Relembrando ainda o discurso do acórdão do Pleno que vimos seguindo que adota o entendimento há muito do Pleno da Secção Administrativa do STA – assim, no acórdão de 31-3-2004, no proc. 35338/94 - “o direito de audiência é um princípio estruturante do processamento da actividade administrativa, porque constitui manifestação do princípio do contraditório e dimensão qualificada do princípio da participação, pelo que só nos casos em que essa audiência prévia (fase procedimental) não tenha sido eliminada ou admitida a sua dispensa, o seu não cumprimento, se constitui violação de uma formalidade essencial determinante da ilegalidade do próprio ato final, atenta a interdependência e conexão sequencial entre os diversos actos procedimentais.”
A respeito desse direito que constava do art. 8.º do anterior C.P.A. como princípio de participação e passou a constar em termos semelhantes no art. 12.º do atual C.P.A., Fausto Quadros que presidiu à sua Comissão de Revisão do anterior diploma, também nada refere quanto a se ter inovado quanto à sua densificação – cfr., “As principais inovações do Projeto do Código do Procedimento Administrativo”, Cadernos da Justiça Administrativa n.º 100, pág. 128 e segs..
Não se vêem, assim, razões para acolher o invocado pelo recorrente quanto a verificar-se com o entendimento tido inconstitucionalidade relativa ao direito de participação, pelo que não anulamos a decisão proferida, conforme pelo mesmo peticionado no que se refere às questões em epígrafe.

Quanto à fundamentação da decisão de derrogação do sigilo bancário, nos termos do art. 63.º-B, n.º 4, da L.G.T., bem como ainda se a interpretação e aplicação efetuada desta norma ser inconstitucional por violação do art. 3.º da C.R.P.:
O recorrente sustenta ainda pedido de anulação da decisão da sr.ª Diretora da AT-RAM ter esta ter sido proferida apenas por “concordo” e “autorizo”.

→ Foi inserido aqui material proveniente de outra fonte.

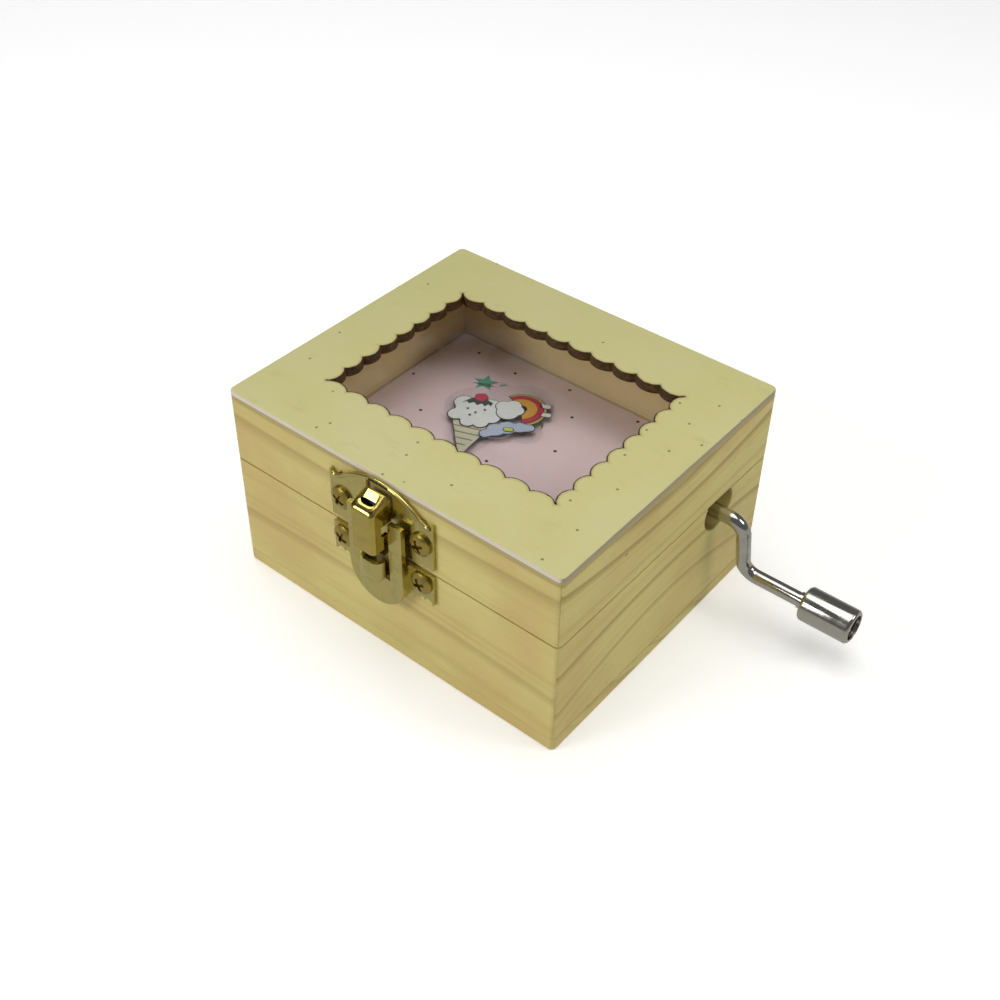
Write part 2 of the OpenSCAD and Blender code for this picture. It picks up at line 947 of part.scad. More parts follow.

Tal decisão foi entendida na sentença proferida relativamente a proposta e pareceres concordantes prestados, conforme consta dos pontos 14 e 15 da matéria de facto e fls. dos autos que se deram por reproduzidas.
Os termos utilizados na dita decisão, ainda que sintéticos, permitiam a um destinatário normal percecionar os indícios apurados pela A. T., relacionados com a omissão de declaração de rendimentos, nomeadamente, de origem societária, conforme concretizado na referida proposta em que se manifesta pretender controlá-los, mediante acesso a elementos e documentos, bancários, circunscrevendo a derrogação de sigilo bancário aos anos de 2017 a 2019, e por referência à alínea b) do n.º 1 do dito art. 63.º-B, da L.G.T..
Nos termos do dito art. 63.º-B, n.º 4, da L.G.T., a decisão da A. T. de aceder a todas as informações ou documentos do titular dos elementos protegidos, a que se referem os anteriores n.ºs 1 e 2, “devem ser fundamentadas com expressa menção dos motivos concretos que as justificam”.
Se é certo que chegaram a ser proferidos acórdãos pelo S.T.A. no sentido invocado pelo recorrente, entendimento contrário foi firmado pelo acórdão do Pleno da Secção do Contencioso Tributário do S.T.A., proferido a 28-4-2010 no proc. 0897/09, acessível em www.dgsi.pt, que pôs termo à divergência, fixando que a decisão do tipo ora em causa pode ser remissiva, tal como genericamente previsto no art. 77.º, n.º1 da L.G.T..
Parafraseamos, mais uma vez, o discurso desse acórdão do Pleno: “Nem se vê diferença, em termos de ponderação pessoal, entre a fundamentação remissiva e a escrita pelo próprio punho do Director, ainda que, em matéria que se reconhece de melindre, pois que em termos do direito fundamental à intimidade da vida privada consagrado no art. 26, n.º 1 da Constituição – cfr. os acórdãos do Tribunal Constitucional de 31/05/1995, in Colectânea, 31º Vol., págs 371 e seguintes, e do STA de 13/10/2004, rec. 950/04 e de 19/04/2006, rec. 277/06”.
Assim sendo de considerar, não se vê razão no invocado pelo recorrente quanto ao vício referente à fundamentação.
O recorrente defende ainda que ser tal entendimento inconstitucional por violação do art. 3.º da C.R.P..
Num Estado de Direito Democrático a que se refere o art. 3.º da C.R.P., a actividade administrativa está genericamente sujeito ao princípio da legalidade (art. 266.º,n.º 2 da C.R.P.).
E o invocado dispositivo constitucional não é violado se na referida decisão, proferida pela referida forma remissiva, se fizeram constar os motivos concretos, nos termos do art. 63.º, n.ºs 1 b) e 4 da L.G.T..
Não se anula, consequentemente, a decisão proferida também quanto às questões ora em epígrafe.
III. Decisão:
Nos termos expostos, os Juízes Conselheiros da Secção do Contencioso Tributário do Supremo Tribunal Administrativo acordam em negar provimento ao recurso.
Custas pelo recorrente-art. 527.º n.º 1 do C.P.C..
Lisboa, 28 de abril de 2021. - Paulo José Rodrigues Antunes (relator) - Pedro Nuno Pinto Vergueiro – José Gomes Correia.